Louis Armstrong & Duke Ellington: Mood Indigo
The Great Summit / The Master Takes (Roulette/Blue Note, #7243 5 24547 2 3)
Mort Herbert (bass), Danny Barcelona (drums).
Composed by Duke Ellington, Barney Bigard & Irving Mills.
Recorded: New York, April 3-4, 1961
Rating: 98/100 (learn more)
It's interesting to compare this recording of "Mood Indigo" with Ellington's December 1930 version, the more instrumentally filled out of his three original 1930 recordings of the tune. Doing so, we hear an innovative work with unique voicings; as Ellington expert John Edward Hasse has explained, Duke and co-composer Barney Bigard "turned the usual roles of trombone, trumpet and clarinet on their heads by assigning the trombone the high notes and the clarinet the low, creating a blend of tonal colors probably never heard before in all of music history."
In this 1961 rendition we hear Ellington, with Armstrong, Bigard and Trummy Young, turn that original piece into a sublime work of musical art. In the 1930 track, we also hear the origins of the remarkable clarinet part played by Bigard on this recording.
A distinctive Ellington mini-prelude begins things, and Armstrong follows with a majestic statement of the theme. Barney Bigard next takes the lead and plays some ineffably beautiful, exquisitely shaped, lyrically flowing lines, with gloriously rich clarinet tone, parts in that low range Hasse noted in the original record.
Louis then sings the lyrics, which transition into a scat section, the latter part harmonically complemented by Trummy Young's muted trombone; and that leads into a lovely, soulful, unique high-range trombone solo, with striking tone—and breath—control. In the midst of that solo, Armstrong (rhythmically) says, "Oh, listen to ol' Trummy blowin' that pretty horn." That's an example of a nice, collegial thing Armstrong would do: compliment by name a band member playing especially well, giving him special recognition; he'd also say, "take it" so-and-so as he signaled a bandmate for a solo, giving a special platform for the musician's performance. The tune finishes in beautiful "mood indigo" manner with Armstrong's vocal, assisted by Young's continued, subtle trombone work, Ellington and the rest backing them.

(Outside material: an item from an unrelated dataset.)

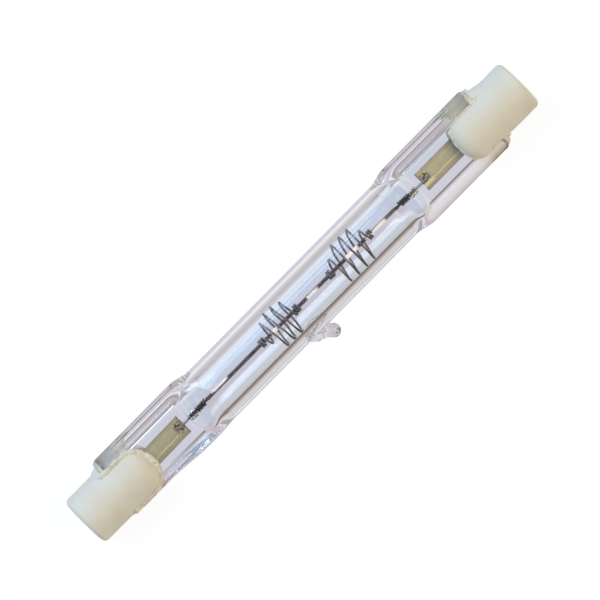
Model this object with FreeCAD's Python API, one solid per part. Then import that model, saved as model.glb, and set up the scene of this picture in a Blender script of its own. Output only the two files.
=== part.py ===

Finally, another of my jazz heresies: In this particular case, I think the piece would actually be better without the lyrics/vocal. (This comes from a musician/songwriter whose best musical ability is his singing and his lyrics!) I just don't think the lyrics are especially good; the musical composition, with those instrumentalists playing and improvising so extraordinarily, is so good there is need for nothing else.